The Republican governor capped off the push to subsidize private schools with public funds with an exclamation point post on Friday on social media. "Parents Matter," Abbott declared in a tweet. "I'm running for re-election to put parents first in every decision about their child's education."

Abbott didn't say whether he might favor a repeal of compulsory attendance laws that Texas school districts are required to enforce for the sake of parents who don't think their kids need a formal education or simply need the money they could make if they weren't forced to spend time on book-learning instead. The governor's tweet when taken literally suggests that he would.

But school vouchers face stringent opposition among rural voters who've been the difference between winning and losing in statewide races during the GOP era in Texas in the past two decades. Abbott's endorsement of school choice than three months before the general election creates the impression that Abbott is taking rural Texas for granted and thinks he can win without support from independents, moderate Republicans or conservative Democrats.

The governor's vouchers trumpeting fits perfectly into O'Rourke's bid to build a bipartisan coalition that he has to have if he hopes to become the first Democrat to win statewide in Texas in the past 28 years. O'Rourke has been barnstorming in rural areas with two or three town halls before standing room only audiences.

Abbott's ramped up support for vouchers has given the Democratic challenger another potent weapon for an arsenal that's been on display this week with attacks against Abbott for rising utility bills, abortion rights, teacher shortages and the state's monumental mishandling of the response to a mass school shooting in Uvalde this past spring.

Teacher groups sharply assailed Abbott's latest foray into an issue that Republicans have floated and folded and renamed several times without settling on a consensus phrase for the use of public funds to subsidize private school tuition.
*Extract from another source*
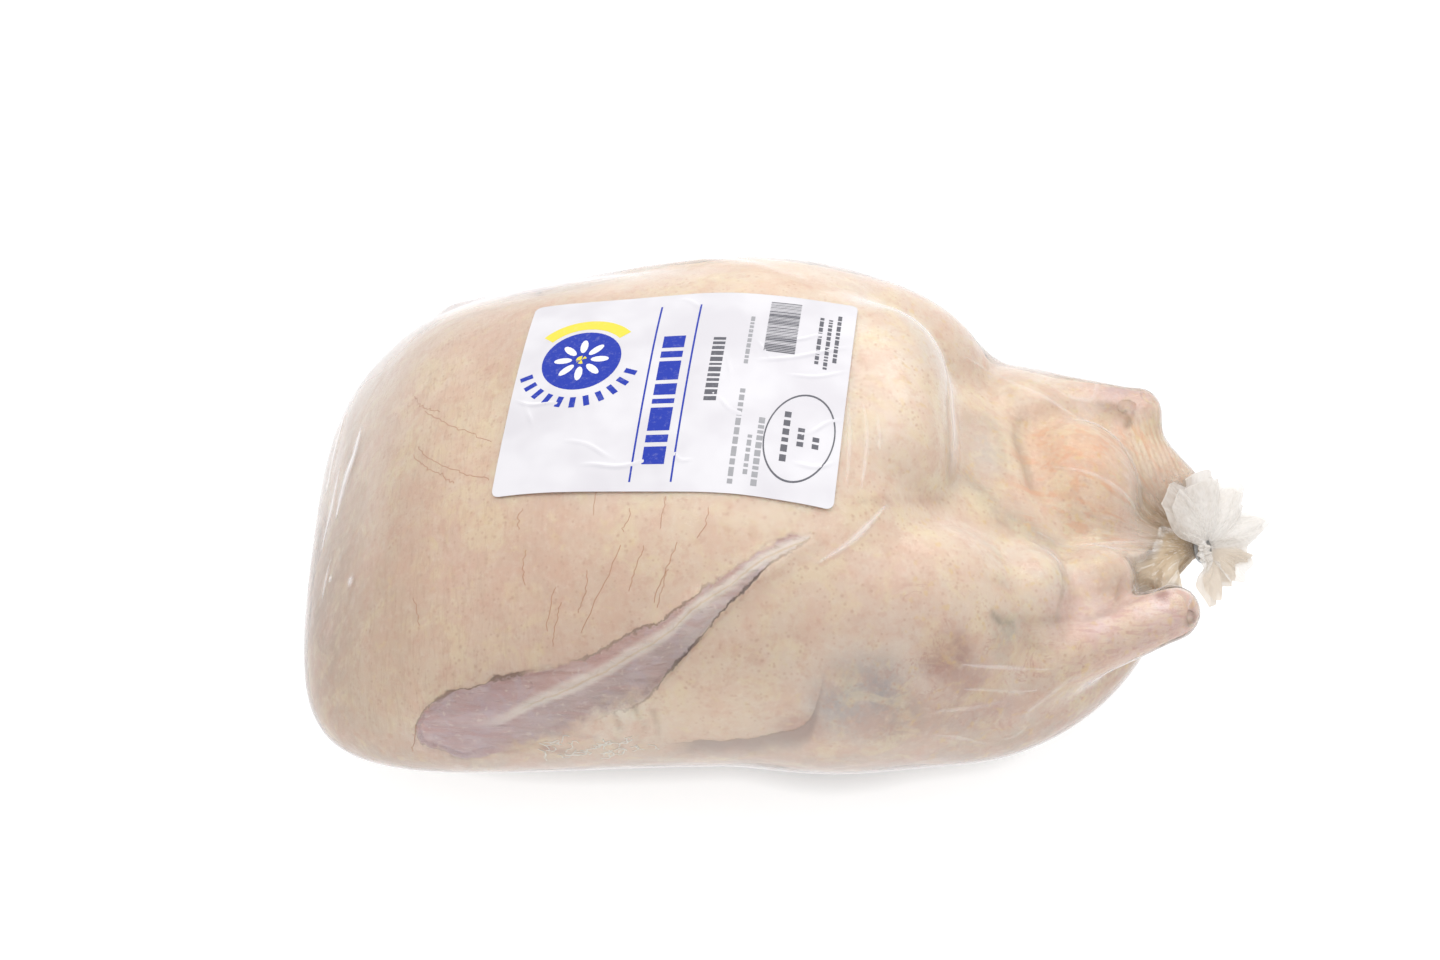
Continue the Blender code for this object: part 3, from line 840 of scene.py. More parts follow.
# Strokes: a line in millimetres, half width in millimetres, colour and strength. Many paint shade in
# hollows, creases and folds, and two paint highlights on the shanks
STROKES = (
    # Painted shade beside the breast's edge, in the valley behind it, and in the creases, folds and gap
    # round the vent, lobes, knee, shanks and tail
    (((61, 44, 110), (61, 20, 113), (62, -1, 115), (62, -16, 113)), 4.0, SHADE, 0.4),
    (VALLEY_FOOT, 6.0, SHADE, 0.75),
    (VENT_RIM, 3.0, (0.55, 0.44, 0.32), 0.5),
    (((93, 30, 93), (88, 40, 93), (78, 47, 97)), 3.0, SHADE, 0.3),
    (LOBE_CLEFT, 1.6, (0.58, 0.45, 0.34), 0.55),
    (LOBE_BACK, 2.4, (0.66, 0.46, 0.38), 0.6),
    (KNEE_FOLD, 2.4, (0.56, 0.48, 0.38), 0.45),
    (SHANK_FOLD, 1.6, (0.6, 0.42, 0.36), 0.6),
    (((72, -73, 106), (76, -75, 103), (82, -73, 100), (84, -76, 97)), 1.8, GAP_SHADE, 0.65),
    (((79, -76, 101), (84, -79, 97), (85, -84, 92)), 3.0, GREEN_SHADE, 0.6),
    (TAIL_ROOT, 1.6, (0.52, 0.37, 0.26), 0.75),
    (FAR_SHANK_FOLD, 1.8, (0.55, 0.44, 0.36), 0.5),
    (((97, 9, 94), (107, 2, 97), (119, -2, 95), (131, -2, 87)), 1.2, (0.88, 0.5, 0.29), 0.45),
    (((92, -7, 94), (103, -8, 92), (118, -12, 90), (136, -8, 76)), 1.2, (0.86, 0.48, 0.29), 0.5),
    (((95, 5, 95), (106, -3, 96), (119, -7, 93)), 0.9, (0.88, 0.5, 0.3), 0.35),
    (((79, -15, 101), (91, -15, 95), (103, -14, 89), (118, -15, 87)), 1.0, (0.62, 0.45, 0.38), 0.45),
    (((83, -39, 101), (97, -37, 95), (112, -36, 92)), 1.4, (0.7, 0.56, 0.38), 0.35),
    # Painted shade in the crease under the breast and along the thigh's fold
    (CLIFF_FOOT, 1.3, (0.66, 0.42, 0.34), 0.45),
    (THIGH_FOLD, 2.6, SHADE, 0.25),
    (((-113, -104, 66), (-100, -105, 68), (-88, -105, 65)), 1.5, (0.42, 0.22, 0.18), 0.85),
    (((-104, -105, 62), (-92, -105, 64), (-80, -105, 60)), 1.3, (0.46, 0.25, 0.19), 0.8),
    (((-96, -104, 73), (-84, -104, 74), (-72, -104, 71)), 1.6, (0.52, 0.47, 0.45), 0.55),
    # Painted shade in the upright folds of membrane below the wing
    (((-58, -101, 92), (-54, -103, 80), (-55, -104, 66)), 1.2, (0.52, 0.41, 0.31), 0.75),
    (((-65, -101, 90), (-62, -103, 79), (-63, -104, 66)), 1.0, (0.54, 0.43, 0.33), 0.65),
    (((-50, -102, 86), (-48, -104, 76), (-49, -104, 66)), 1.0, (0.54, 0.43, 0.33), 0.6),
    (((-138, -102, 72), (-134, -103, 80), (-127, -103, 88)), 0.8, (0.3, 0.2, 0.16), 0.5),
    (((112, 51, 92), (126, 50, 92), (140, 49, 89)), 4.0, (0.7, 0.55, 0.57), 0.85),
    # A painted highlight on the far shank's end
    (((122, 43, 91), (131, 43, 91)), 1.8, (0.94, 0.8, 0.79), 0.9),
    (((143, -48, 89), (148, -55, 88), (151, -63, 83)), 0.7, (0.62, 0.43, 0.38), 0.6),
    (((139, -48, 91), (144, -56, 91), (147, -66, 84)), 0.7, (0.64, 0.45, 0.4), 0.5),
    (((134, -50, 91), (139, -58, 91), (142, -68, 84)), 0.6, (0.66, 0.47, 0.42), 0.4),
    (((138, -46, 88), (143, -47, 87), (148, -50, 86)), 1.2, (0.95, 0.86, 0.8), 0.8),
    # A painted highlight along the top of the near shank
    (((86, -72, 97), (104, -68, 90), (122, -62, 90), (136, -58, 89)), 2.6, (0.93, 0.78, 0.76), 0.8),
    (((84, -80, 88), (104, -78, 84), (126, -71, 81), (140, -64, 78)), 3.4, (0.7, 0.53, 0.46), 0.45),
)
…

Texas American Federation of Teachers President Zeph Capo accused Abbott of semantics games to dodge the negative connotations that go with the term private school vouchers.

“It’s no surprise, though, that he’d avoid talking transparently about vouchers given so few Texans support them," Capo said.

King's Academy has an enrollment of 70 students as a school that's nestled in the Bonton community in a low-income section of Dallas southeast of downtown. But the school was conceived by a group at the massive Prestonwood Baptist Church in Plano where a long list of elected Republican leaders have gotten campaigns off the ground.

The Prestonwood church's senior pastor - Jack Graham - has been credited as the vision and inspiration behind King's Academy under an umbrella that includes Prestonwood Christian Academy where 1,600 students are enrolled at campuses in Plano and Prosper and a Virtual Academy on the Internet.

“Some children have different education needs,” Abbott said. “We need to understand that some schools may provide a one-size-fits-all approach to educating our kids, and the fact of the matter is not all kids are that same size — different kids need different programs.”

Prestonwood Christian Academy has an enrollment that's 76 percent white according to GreatSchools.org, which doesn't list the sister school King's Academy.

more to come ...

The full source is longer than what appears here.